Every line from the one with "even(24), frontSkin), BLACK);" to the one with "in imported if", including those two, is to be copied exactly; all other lines of the entries below are left out.
┄┄┄┄┄┄┄┄┄┄┄┄┄┄┄┄┄┄┄┄
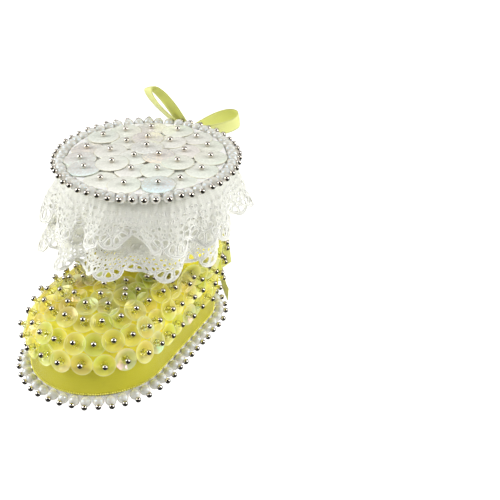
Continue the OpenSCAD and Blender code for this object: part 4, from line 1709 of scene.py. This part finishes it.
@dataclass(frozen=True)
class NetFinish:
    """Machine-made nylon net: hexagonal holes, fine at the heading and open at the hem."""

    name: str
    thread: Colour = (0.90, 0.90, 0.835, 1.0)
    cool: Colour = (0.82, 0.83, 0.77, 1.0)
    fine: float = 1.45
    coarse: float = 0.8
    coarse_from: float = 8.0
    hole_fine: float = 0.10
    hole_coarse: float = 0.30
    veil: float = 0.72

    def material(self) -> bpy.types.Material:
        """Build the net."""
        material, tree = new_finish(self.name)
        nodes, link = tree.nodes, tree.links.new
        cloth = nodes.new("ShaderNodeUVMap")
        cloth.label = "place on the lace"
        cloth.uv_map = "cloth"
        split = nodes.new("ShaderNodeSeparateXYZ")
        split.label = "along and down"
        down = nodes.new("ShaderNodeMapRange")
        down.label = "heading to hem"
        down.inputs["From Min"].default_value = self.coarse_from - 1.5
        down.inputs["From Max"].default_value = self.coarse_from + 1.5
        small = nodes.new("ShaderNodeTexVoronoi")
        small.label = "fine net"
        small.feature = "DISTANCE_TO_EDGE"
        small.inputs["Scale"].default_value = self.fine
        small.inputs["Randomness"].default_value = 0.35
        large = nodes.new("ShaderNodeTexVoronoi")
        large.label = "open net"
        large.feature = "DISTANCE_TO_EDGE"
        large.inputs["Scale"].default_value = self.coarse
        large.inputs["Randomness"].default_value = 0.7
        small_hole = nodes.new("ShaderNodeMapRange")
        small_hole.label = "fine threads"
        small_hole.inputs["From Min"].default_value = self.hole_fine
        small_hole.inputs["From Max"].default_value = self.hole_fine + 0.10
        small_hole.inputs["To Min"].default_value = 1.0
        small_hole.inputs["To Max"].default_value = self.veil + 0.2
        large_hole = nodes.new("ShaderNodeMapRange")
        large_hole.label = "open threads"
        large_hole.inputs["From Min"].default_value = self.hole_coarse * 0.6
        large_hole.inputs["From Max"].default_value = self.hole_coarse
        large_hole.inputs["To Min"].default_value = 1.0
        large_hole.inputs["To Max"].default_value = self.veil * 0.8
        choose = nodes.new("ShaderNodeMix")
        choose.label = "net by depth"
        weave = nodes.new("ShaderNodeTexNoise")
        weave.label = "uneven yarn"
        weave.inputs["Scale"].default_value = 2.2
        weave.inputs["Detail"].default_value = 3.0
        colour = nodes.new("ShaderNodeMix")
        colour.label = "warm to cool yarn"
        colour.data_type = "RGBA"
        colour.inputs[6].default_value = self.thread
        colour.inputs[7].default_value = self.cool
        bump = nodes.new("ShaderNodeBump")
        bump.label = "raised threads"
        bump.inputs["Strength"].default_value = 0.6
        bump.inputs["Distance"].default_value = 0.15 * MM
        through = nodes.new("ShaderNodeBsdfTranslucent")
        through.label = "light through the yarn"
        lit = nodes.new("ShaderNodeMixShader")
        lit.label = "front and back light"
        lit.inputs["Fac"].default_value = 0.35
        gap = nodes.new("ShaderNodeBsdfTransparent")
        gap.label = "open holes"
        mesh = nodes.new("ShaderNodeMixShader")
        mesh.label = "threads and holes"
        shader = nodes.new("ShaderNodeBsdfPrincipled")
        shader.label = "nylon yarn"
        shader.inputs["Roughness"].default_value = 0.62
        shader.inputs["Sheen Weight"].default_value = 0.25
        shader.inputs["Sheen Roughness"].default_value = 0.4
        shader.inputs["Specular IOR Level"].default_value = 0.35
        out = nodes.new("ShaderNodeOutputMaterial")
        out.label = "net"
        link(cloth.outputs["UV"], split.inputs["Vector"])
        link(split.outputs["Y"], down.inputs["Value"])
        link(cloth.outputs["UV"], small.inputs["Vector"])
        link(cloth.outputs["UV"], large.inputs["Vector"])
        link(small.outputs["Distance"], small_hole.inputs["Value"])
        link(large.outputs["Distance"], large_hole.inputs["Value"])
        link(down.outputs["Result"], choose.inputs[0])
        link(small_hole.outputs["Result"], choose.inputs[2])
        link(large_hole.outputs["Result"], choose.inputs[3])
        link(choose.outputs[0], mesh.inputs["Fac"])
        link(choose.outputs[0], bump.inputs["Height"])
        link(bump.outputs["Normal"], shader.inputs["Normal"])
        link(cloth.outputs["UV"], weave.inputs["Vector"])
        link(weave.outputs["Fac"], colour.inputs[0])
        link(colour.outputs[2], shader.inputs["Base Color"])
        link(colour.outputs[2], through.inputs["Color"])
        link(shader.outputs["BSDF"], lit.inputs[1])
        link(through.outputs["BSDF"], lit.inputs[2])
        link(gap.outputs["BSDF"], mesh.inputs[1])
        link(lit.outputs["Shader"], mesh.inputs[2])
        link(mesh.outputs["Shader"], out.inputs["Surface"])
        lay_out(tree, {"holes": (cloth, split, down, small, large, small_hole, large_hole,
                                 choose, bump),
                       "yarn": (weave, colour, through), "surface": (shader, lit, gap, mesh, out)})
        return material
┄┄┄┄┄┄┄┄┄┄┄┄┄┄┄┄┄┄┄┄
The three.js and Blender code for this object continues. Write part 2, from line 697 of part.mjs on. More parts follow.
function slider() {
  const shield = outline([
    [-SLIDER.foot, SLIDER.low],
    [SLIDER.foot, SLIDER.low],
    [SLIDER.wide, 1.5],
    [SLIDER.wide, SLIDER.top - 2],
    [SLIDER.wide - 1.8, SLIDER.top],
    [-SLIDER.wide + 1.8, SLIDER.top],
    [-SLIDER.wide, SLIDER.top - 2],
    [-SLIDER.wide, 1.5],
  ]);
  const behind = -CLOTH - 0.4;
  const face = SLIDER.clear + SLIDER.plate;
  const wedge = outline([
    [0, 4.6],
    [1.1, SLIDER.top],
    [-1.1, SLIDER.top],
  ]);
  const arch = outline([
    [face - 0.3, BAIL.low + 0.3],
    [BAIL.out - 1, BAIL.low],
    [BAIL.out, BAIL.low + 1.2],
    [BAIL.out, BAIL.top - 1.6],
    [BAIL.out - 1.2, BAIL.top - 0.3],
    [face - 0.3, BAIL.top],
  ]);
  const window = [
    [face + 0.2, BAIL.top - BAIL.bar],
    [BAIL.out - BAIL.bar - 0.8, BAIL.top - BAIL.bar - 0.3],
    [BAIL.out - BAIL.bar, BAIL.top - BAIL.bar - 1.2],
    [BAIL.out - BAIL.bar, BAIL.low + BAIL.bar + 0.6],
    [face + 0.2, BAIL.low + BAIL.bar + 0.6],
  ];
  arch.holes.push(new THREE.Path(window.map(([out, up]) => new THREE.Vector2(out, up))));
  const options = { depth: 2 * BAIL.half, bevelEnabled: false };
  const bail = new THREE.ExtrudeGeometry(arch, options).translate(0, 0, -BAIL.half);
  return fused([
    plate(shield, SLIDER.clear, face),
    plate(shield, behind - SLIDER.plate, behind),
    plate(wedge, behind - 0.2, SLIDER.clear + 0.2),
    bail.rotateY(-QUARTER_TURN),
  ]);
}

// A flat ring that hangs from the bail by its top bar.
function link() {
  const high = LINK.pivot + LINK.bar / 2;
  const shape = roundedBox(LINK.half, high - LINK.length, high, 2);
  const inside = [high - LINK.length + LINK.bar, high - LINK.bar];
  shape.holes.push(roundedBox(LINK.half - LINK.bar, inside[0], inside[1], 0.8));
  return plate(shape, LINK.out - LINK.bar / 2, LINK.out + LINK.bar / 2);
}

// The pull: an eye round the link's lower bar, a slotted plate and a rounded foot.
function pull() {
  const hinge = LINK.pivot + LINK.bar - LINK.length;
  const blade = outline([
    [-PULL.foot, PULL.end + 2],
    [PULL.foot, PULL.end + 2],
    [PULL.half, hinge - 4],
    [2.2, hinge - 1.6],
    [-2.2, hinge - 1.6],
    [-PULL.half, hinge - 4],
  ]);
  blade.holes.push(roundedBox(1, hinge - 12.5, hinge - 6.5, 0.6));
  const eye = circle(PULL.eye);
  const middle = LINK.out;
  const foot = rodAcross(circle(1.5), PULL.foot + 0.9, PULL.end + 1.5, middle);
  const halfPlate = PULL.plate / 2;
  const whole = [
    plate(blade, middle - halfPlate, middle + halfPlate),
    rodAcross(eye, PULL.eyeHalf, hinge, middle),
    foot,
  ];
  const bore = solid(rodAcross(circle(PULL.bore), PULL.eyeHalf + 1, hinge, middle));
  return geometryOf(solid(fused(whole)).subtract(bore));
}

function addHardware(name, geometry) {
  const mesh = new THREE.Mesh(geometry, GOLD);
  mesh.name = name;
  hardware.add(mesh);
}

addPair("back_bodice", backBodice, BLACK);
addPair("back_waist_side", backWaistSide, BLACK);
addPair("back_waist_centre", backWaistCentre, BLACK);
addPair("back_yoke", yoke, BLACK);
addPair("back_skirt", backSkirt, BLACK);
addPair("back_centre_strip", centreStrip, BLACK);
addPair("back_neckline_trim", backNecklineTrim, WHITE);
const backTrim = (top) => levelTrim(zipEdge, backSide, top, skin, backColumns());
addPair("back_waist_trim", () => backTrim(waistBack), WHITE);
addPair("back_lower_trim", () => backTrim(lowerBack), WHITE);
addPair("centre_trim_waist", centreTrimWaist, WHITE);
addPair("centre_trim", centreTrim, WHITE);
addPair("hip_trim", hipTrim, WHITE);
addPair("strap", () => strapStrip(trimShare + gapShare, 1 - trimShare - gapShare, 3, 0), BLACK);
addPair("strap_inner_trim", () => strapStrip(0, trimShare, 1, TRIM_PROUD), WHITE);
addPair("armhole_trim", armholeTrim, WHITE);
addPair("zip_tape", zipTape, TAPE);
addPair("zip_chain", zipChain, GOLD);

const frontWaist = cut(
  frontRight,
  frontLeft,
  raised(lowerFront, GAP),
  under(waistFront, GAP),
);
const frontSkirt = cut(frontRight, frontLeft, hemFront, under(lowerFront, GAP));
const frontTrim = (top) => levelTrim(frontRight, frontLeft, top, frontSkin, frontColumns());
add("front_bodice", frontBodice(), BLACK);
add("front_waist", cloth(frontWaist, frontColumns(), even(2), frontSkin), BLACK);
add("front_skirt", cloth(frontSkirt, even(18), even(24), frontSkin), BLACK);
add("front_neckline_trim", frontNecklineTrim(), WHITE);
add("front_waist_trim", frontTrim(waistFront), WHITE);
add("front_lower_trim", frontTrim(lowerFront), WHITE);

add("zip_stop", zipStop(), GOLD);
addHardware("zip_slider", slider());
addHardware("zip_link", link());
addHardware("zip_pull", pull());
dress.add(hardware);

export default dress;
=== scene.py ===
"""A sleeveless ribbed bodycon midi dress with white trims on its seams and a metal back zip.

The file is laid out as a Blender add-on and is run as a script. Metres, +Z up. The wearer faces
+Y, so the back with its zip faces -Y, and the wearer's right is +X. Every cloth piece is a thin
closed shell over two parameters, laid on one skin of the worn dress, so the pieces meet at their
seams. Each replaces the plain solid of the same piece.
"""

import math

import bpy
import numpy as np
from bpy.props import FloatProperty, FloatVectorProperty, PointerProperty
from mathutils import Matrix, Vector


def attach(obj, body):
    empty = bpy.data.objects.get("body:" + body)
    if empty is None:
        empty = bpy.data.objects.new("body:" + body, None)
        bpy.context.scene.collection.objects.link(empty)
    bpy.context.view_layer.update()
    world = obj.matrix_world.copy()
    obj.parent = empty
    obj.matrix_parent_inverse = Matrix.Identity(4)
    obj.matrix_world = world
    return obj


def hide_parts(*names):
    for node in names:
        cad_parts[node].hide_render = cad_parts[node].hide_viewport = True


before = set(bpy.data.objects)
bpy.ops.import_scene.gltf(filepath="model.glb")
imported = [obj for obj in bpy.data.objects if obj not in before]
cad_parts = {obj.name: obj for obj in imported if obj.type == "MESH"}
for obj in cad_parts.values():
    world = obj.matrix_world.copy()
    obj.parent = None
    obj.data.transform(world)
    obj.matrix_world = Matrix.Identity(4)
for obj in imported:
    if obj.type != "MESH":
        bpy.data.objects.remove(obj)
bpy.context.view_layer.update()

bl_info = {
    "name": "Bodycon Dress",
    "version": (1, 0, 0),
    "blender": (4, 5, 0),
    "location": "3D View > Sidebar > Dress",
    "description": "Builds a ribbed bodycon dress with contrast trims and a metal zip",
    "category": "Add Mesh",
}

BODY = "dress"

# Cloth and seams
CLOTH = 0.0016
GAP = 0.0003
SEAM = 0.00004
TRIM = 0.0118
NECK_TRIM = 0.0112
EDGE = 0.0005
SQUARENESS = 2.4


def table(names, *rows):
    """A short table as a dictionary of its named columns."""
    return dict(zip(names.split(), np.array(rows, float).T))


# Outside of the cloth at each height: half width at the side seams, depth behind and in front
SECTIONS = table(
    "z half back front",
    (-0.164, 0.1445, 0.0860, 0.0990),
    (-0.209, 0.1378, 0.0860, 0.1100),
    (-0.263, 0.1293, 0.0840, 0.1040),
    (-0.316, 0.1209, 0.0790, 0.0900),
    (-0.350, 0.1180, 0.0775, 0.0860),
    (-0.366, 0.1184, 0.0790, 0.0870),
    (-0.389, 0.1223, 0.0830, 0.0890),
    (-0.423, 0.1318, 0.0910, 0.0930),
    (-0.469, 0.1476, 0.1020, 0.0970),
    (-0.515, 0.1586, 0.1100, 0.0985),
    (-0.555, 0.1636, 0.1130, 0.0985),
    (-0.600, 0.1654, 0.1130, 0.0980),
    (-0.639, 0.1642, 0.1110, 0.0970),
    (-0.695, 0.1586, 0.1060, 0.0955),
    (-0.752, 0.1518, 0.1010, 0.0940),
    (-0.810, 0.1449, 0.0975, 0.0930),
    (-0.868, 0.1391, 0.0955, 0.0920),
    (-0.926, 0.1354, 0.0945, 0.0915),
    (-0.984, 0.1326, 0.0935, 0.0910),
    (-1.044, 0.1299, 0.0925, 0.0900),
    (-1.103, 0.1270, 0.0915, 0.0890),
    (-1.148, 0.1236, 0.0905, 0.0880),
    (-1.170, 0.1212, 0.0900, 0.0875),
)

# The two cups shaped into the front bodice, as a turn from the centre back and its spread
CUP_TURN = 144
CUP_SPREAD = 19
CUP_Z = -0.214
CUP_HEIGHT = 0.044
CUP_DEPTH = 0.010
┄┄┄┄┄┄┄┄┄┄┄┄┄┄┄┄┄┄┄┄
- Written answer:
add("front_skirt", cloth(frontSkirt, even(18), even(24), frontSkin), BLACK);
add("front_neckline_trim", frontNecklineTrim(), WHITE);
add("front_waist_trim", frontTrim(waistFront), WHITE);
add("front_lower_trim", frontTrim(lowerFront), WHITE);

add("zip_stop", zipStop(), GOLD);
addHardware("zip_slider", slider());
addHardware("zip_link", link());
addHardware("zip_pull", pull());
dress.add(hardware);

export default dress;
=== scene.py ===
"""A sleeveless ribbed bodycon midi dress with white trims on its seams and a metal back zip.

The file is laid out as a Blender add-on and is run as a script. Metres, +Z up. The wearer faces
+Y, so the back with its zip faces -Y, and the wearer's right is +X. Every cloth piece is a thin
closed shell over two parameters, laid on one skin of the worn dress, so the pieces meet at their
seams. Each replaces the plain solid of the same piece.
"""

import math

import bpy
import numpy as np
from bpy.props import FloatProperty, FloatVectorProperty, PointerProperty
from mathutils import Matrix, Vector


def attach(obj, body):
    empty = bpy.data.objects.get("body:" + body)
    if empty is None:
        empty = bpy.data.objects.new("body:" + body, None)
        bpy.context.scene.collection.objects.link(empty)
    bpy.context.view_layer.update()
    world = obj.matrix_world.copy()
    obj.parent = empty
    obj.matrix_parent_inverse = Matrix.Identity(4)
    obj.matrix_world = world
    return obj


def hide_parts(*names):
    for node in names:
        cad_parts[node].hide_render = cad_parts[node].hide_viewport = True


before = set(bpy.data.objects)
bpy.ops.import_scene.gltf(filepath="model.glb")
imported = [obj for obj in bpy.data.objects if obj not in before]
cad_parts = {obj.name: obj for obj in imported if obj.type == "MESH"}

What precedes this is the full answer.